“Trump ne peut pas faire grand-chose sans l’UE”

Donald Tusk et Donald Trump © Xinhua

Washington n’avait guère d’autre choix que de prolonger l’exemption accordée à l’Union européenne sur les taxes sur l’acier et l’aluminium, estiment des experts soulignant le rôle incontournable de cet allié au moment où Washington s’engage dans une difficile négociation commerciale avec Pékin.

Donald “Trump a accordé la prolongation de cette exemption parce qu’il ne peut pas faire grand-chose sans l’UE”, résume Monica De Bolle, spécialiste du commerce international au Peterson Institute for International Economics (PIIE).

Les Etats-Unis ne peuvent faire cavaliers seuls sur l’épineuse question du transfert des technologies et du respect des droits de la propriété intellectuelle en Chine. “Et l’Union européenne le sait très bien”, ajoute Monica De Bolle.

La Maison Blanche a annoncé lundi soir qu’elle consentait à prolonger jusqu’au 1er juin un sursis qui devait initialement expirer mardi. Cette décision a été fraichement accueillie par l’UE car elle prolonge “l’incertitude du marché” sans pour autant résoudre les contentieux.

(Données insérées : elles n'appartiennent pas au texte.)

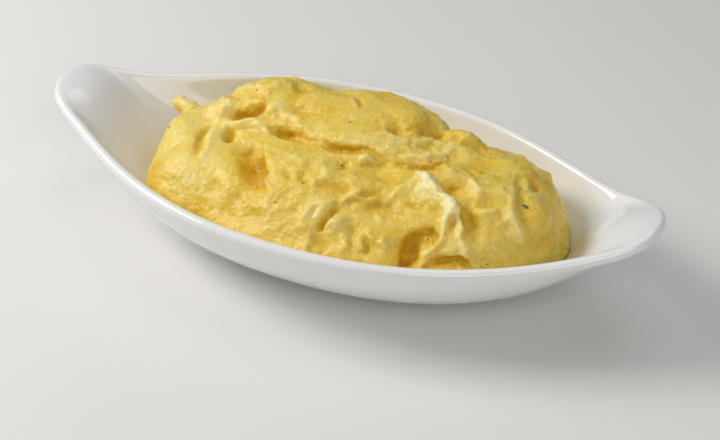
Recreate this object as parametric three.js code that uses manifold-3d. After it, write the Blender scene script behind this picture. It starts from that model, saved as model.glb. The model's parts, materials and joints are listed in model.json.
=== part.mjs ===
import * as THREE from "three";
import { mergeVertices } from "three/addons/utils/BufferGeometryUtils.js";
import Module from "manifold-3d";

// A side of mashed potato in a white porcelain boat dish with an ear at each end.
// Millimetres: X runs along the dish, Z is up, and the dish stands on Z = 0 with its middle at the origin.

// The dish: its outline is a tapered body blended with the two ears
const dishLength = 240;
const rimHalfWidth = 57.6;
const bodyHalfLength = 118.4;
const bodyTaper = 2.24;
const bodyRoundness = 0.96;
const earHalfWidth = 19.8;
const earBluntness = 12.4;
const earBlend = 3.65;
const rimHeight = 37.2;
const earLift = 8.3;
const earLiftPower = 8.4;
const wallThickness = 4.6;
const earUnderhang = 3;

// The foot: a shallow oval ring
const footHalfLength = 62;
const footHalfWidth = 23.4;
const footHeight = 1.2;
const footRingOuter = 0.98;
const footRingInner = 0.84;
const footEdgeSlope = 0.02;
const floorMiddleShare = 0.5;

// The wall's curve from foot to rim, as shares of the way out and up, at the sides and at the ears
const sideCurve = { leaves: [0.15, 0], arrives: [1, 0.45] };
const earCurve = { leaves: [0.63, 0.16], arrives: [0.45, 0.87] };
const earSharePower = 5.5;

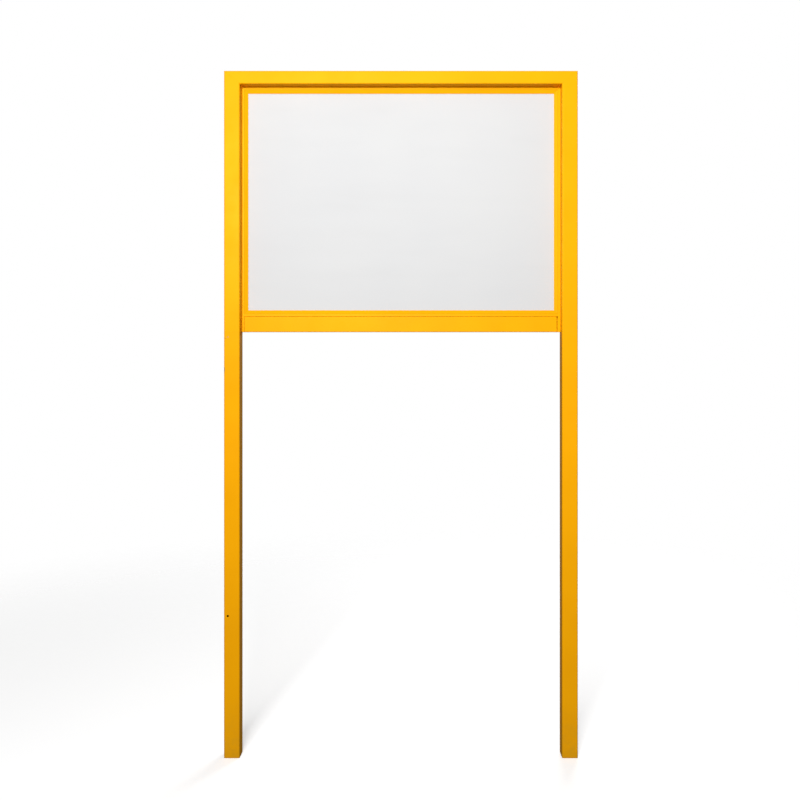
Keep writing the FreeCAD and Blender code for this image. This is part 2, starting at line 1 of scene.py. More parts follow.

Cette annonce intervient surtout alors qu’une délégation ministérielle américaine, conduite par le secrétaire au Trésor Steven Mnuchin, doit se rendre dans les prochains jours en Chine pour tenter de “parvenir à un accord” sur le commerce.

Washington accuse Pékin de pratiques commerciales “déloyales” ayant conduit à son colossal déficit avec le géant asiatique (375 milliards de dollars en 2017).

M. Mnuchin, dont ce sera le premier voyage dans ce pays, doit être accompagné du secrétaire au Commerce Wilbur Ross, du représentant américain au Commerce Robert Lighthizer et du conseiller économique de la Maison Blanche Larry Kudlow.

La Chine est depuis fin mars sous le coup de taxes supplémentaires de 25% sur ses exportations d’acier et de 10% sur celles d’aluminium vers les Etats-Unis.

L’administration Trump a en outre menacé de taxer quelque 50 milliards de dollars de produits chinois importés susceptibles de compenser le transfert de technologie “forcé” ou le “vol” de propriété intellectuelle, des pratiques que les Européens dénoncent également.

“L”importance de l’UE va bien au-delà du commerce, de l’acier ou de l’aluminium”, souligne Mme De Bolle, relevant son rôle stratégique, politique et diplomatique. Et l’UE compte utiliser ce levier dans le domaine commercial, opine-t-elle.

En prolongeant l’exemption, “l’administration Trump espère obtenir un certain soutien dans son conflit (commercial) avec la Chine”, renchérit Edward Alden, expert au Council for Foreign Realtions.

“Si les droits de douanes (sur les importations européennes d’acier et aluminium) avaient été mis en oeuvre aujourd’hui, l’UE aurait pris des mesures de rétorsion qui auraient laissé les Etats-Unis plutôt isolés dans leurs tractations avec la Chine”, analyse-t-il.

“Maintenir la pression”

Face aux grandes capitales européennes qui exigeaient mardi une exemption “durable”, “définitive” et “permanente”, condition préalable pour discuter “sereinement” avec Washington, Wilbur Ross a justifié cette prolongation d’exemption par de potentielles avancées dans la résolution des différends entre l’UE et Washington.

Interrogé par CNBC pour savoir pourquoi l’exemption avait été prolongée, M. Ross a répondu: “Parce que nous avons potentiellement des discussions fructueuses sur, d’une manière générale, la réduction des tensions commerciales entre l’Union européenne et nous-mêmes”.

“Nous avons bon espoir que quelque chose de positif sortira de tout cela”, a-t-il ajouté.

Pour Eswar Prasad, qui enseigne la politique commerciale à l’université de Cornell, la prolongation de l’exemption provisoire peut aussi être perçue comme une “tentative de l’administration Trump de maintenir la pression sur l’UE dans le cadre des négociations commerciales”.

Malgré l’apparente inflexibilité de l’UE, Washington semble miser sur une “capitulation rapide de l’Union européenne” sur les exigences américaines de limiter les quotas d’acier et d’aluminium ou d’ouvrir davantage le marché européen aux produits américains, souligne-t-il.

M. Alden ajoute qu’en annonçant parallèlement des accords de principe avec le Brésil, l’Australie et l’Argentine après la finalisation du traité de libre-échange avec la Corée du Sud, Washington parie probablement sur le fait qu’il sera plus difficile pour l’UE de camper sur ses positions.

Pour l’heure, aucun des deux camps ne semble vouloir céder du terrain.

Pour Monica De Bolle, “l’administration Trump est dans une situation difficile avec l’Union européenne. Et elle ne sait que faire”.